Small banks also don't physically have enough space in their vault to hold all the cannabis money out there, Laterman continues. "Small banks don't have enough ability to consume all the cash, and don't have the best surveillance to make the government feel like they have it under control," says Laterman.

And there's no way for California to have a public bank for cannabis that doesn't have anything to do with the federal government, without then becoming embroiled in a dispute with federal regulators, he adds. "Moving forward hard on a state industrial bank that doesn't have any federal connections, they’ve got to be ready to have a battle with the federal government," Laterman says. But that doesn't mean there's not a solution that could include the feds.

"Imagine if the cash of California is a full two-liter bottle of Coke, and the place to put it is a four-ounce Dixie cup: That's the discrepancy of the amount of cash that needs to be handled and the capacity if it's just a small couple of banks," he says. "It can't work, unless a big bank steps up to help make it work, and I don't think they're going to do that."
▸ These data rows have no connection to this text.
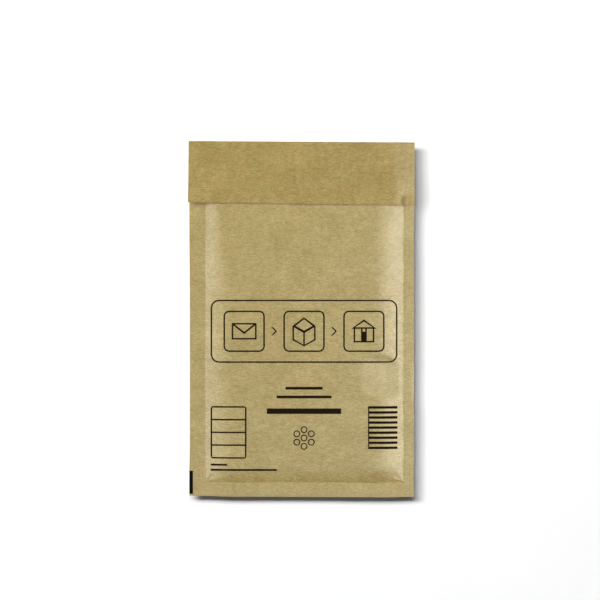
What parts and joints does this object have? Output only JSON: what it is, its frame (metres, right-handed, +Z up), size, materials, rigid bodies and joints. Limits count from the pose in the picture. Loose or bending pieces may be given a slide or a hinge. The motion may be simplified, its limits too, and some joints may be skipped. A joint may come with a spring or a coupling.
{
  "type": "padded envelope",
  "caption": "Flat padded mailing envelope in kraft paper with a bubble film lining, glued margins and a fold-over self-seal flap.",
  "frame": {"origin": "middle of the underside of the envelope, in the middle of its overall outline, on the surface it lies on", "axes": "+X to the right as the printed front is read, +Y to the fold of the flap, +Z up out of the front panel"},
  "size_m": [0.14, 0.2206, 0.006],
  "materials": {
    "kraft_paper": "golden kraft paper with a slight satin sheen and fine fibres",
    "bubble_film": "clear polythene bubble film",
    "adhesive": "clear hot-melt adhesive, tacky",
    "release_paper": "smooth siliconised paper",
    "brown_ink": "flat dark brown print",
    "black_ink": "flat black print"
  },
  "bodies": {
    "root": {"paper_envelope": "kraft_paper", "front_bubble_film": "bubble_film", "back_bubble_film": "bubble_film", "adhesive_strip": "adhesive", "release_liner": "release_paper", "feed_mark": "black_ink", "ink_frame": "brown_ink", "ink_tile_letter": "brown_ink", "ink_tile_parcel": "brown_ink", "ink_tile_house": "brown_ink", "ink_letter": "brown_ink", "ink_parcel": "brown_ink", "ink_house": "brown_ink", "ink_chevron_left": "brown_ink", "ink_chevron_right": "brown_ink", "ink_table": "brown_ink", "ink_bubble_0": "brown_ink", "ink_bubble_1": "brown_ink", "ink_bubble_2": "brown_ink", "ink_bubble_3": "brown_ink", "ink_bubble_4": "brown_ink", "ink_bubble_5": "brown_ink", "ink_bubble_6": "brown_ink", "ink_stripes": "brown_ink", "ink_rule_title": "brown_ink", "ink_rule_second": "brown_ink", "ink_rule_wide": "brown_ink", "ink_rule_short_foot": "brown_ink", "ink_rule_foot": "brown_ink"}
  },
  "joints": []
}
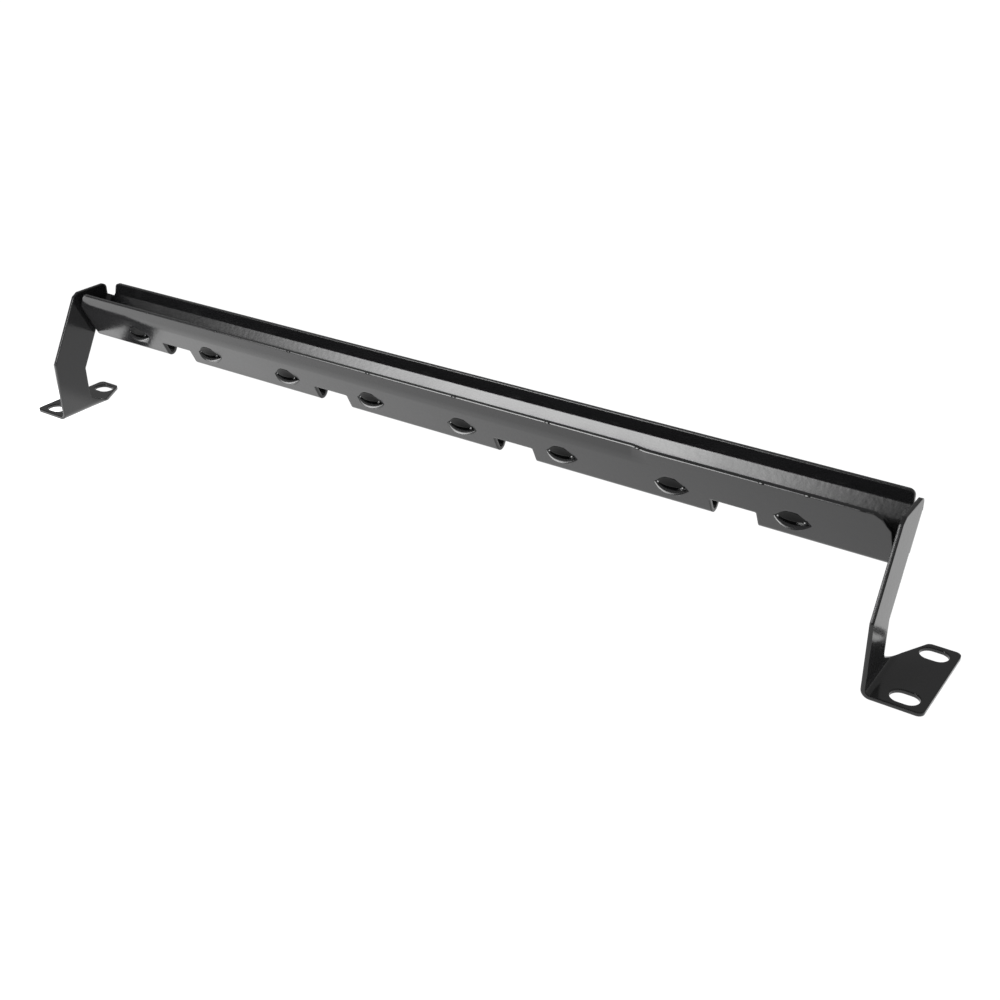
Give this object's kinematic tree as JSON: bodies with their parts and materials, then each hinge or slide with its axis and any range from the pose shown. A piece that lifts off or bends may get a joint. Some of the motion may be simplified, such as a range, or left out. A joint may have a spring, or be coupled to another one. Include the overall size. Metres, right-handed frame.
{
  "type": "cable lacing bar",
  "caption": "Folded sheet-metal bar with a V-shaped trough, lanced tie points, strap notches and slotted ears for rack rails.",
  "frame": {"origin": "middle of the four rail slots, on the underside of the two ears", "axes": "+X along the bar to the right ear, +Y from the bar's front wall to its web, +Z away from the rails towards the bar"},
  "size_m": [0.4826, 0.0444, 0.0655],
  "materials": {
    "black_coat": "semi-gloss black powder coat over folded steel sheet"
  },
  "bodies": {
    "root": {"lacing_bar": "black_coat"}
  },
  "joints": []
}
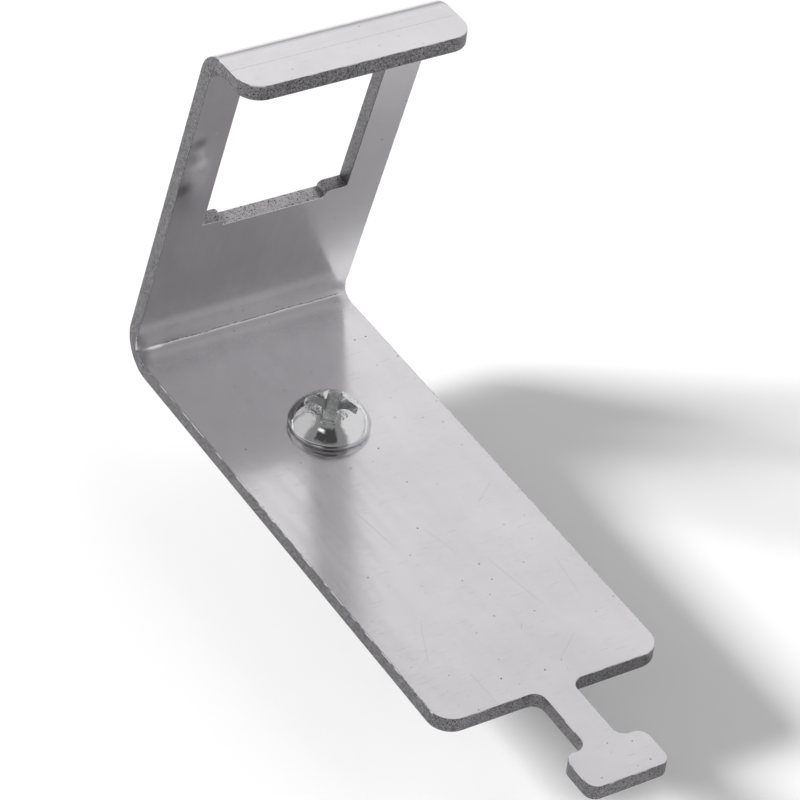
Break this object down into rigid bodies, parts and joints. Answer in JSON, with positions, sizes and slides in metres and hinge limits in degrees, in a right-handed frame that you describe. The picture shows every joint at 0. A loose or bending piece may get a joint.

So getting in close with the federal government is the next best path to ensure that the bank doesn't go under, or its executives (who would ideally be poached from or have background at large financial institutions) don't go to prison. Steven Mnuchin, Secretary of the federal Treasury, seems sympathetic to finding a solution to handling this cash economy, says Laterman. "The issue is convincing the federal government to change their perspective, change the law, or provide a safe harbor or accomodation," he says. (A “safe harbor,” or an exception to particular laws, is a negotiated agreement between parties that details a certain set of conditions that regulators won't enforce against, say, federally illegal canna-businesses, or banks holding money for them.)

"If you could get the Department of Justice to agree to a very specific way California could handle its money — a safe harbor — that would work, but it's tough sledding," says Laterman. "[Their] principle concern is how to make sure they're not giving access to the federal wire transfer to bad actors." Nonetheless, if the government were to agree to such a safe harbor, then California would also need to make sure then that the cannabis industry is exclusively not in cash, so as to make everything auditable, easy to trace, and to collect taxes. And that's not something the cannabis industry is used to, or even altogether amenable to such change.

"California should be credited with tremendous creativity, and it's great to bring those teams together," says Laterman of Chiang’s efforts — but he insists cannabis needs to become more professionalized to advance the cause, and to be better received in potential banking negotiations with the federal government.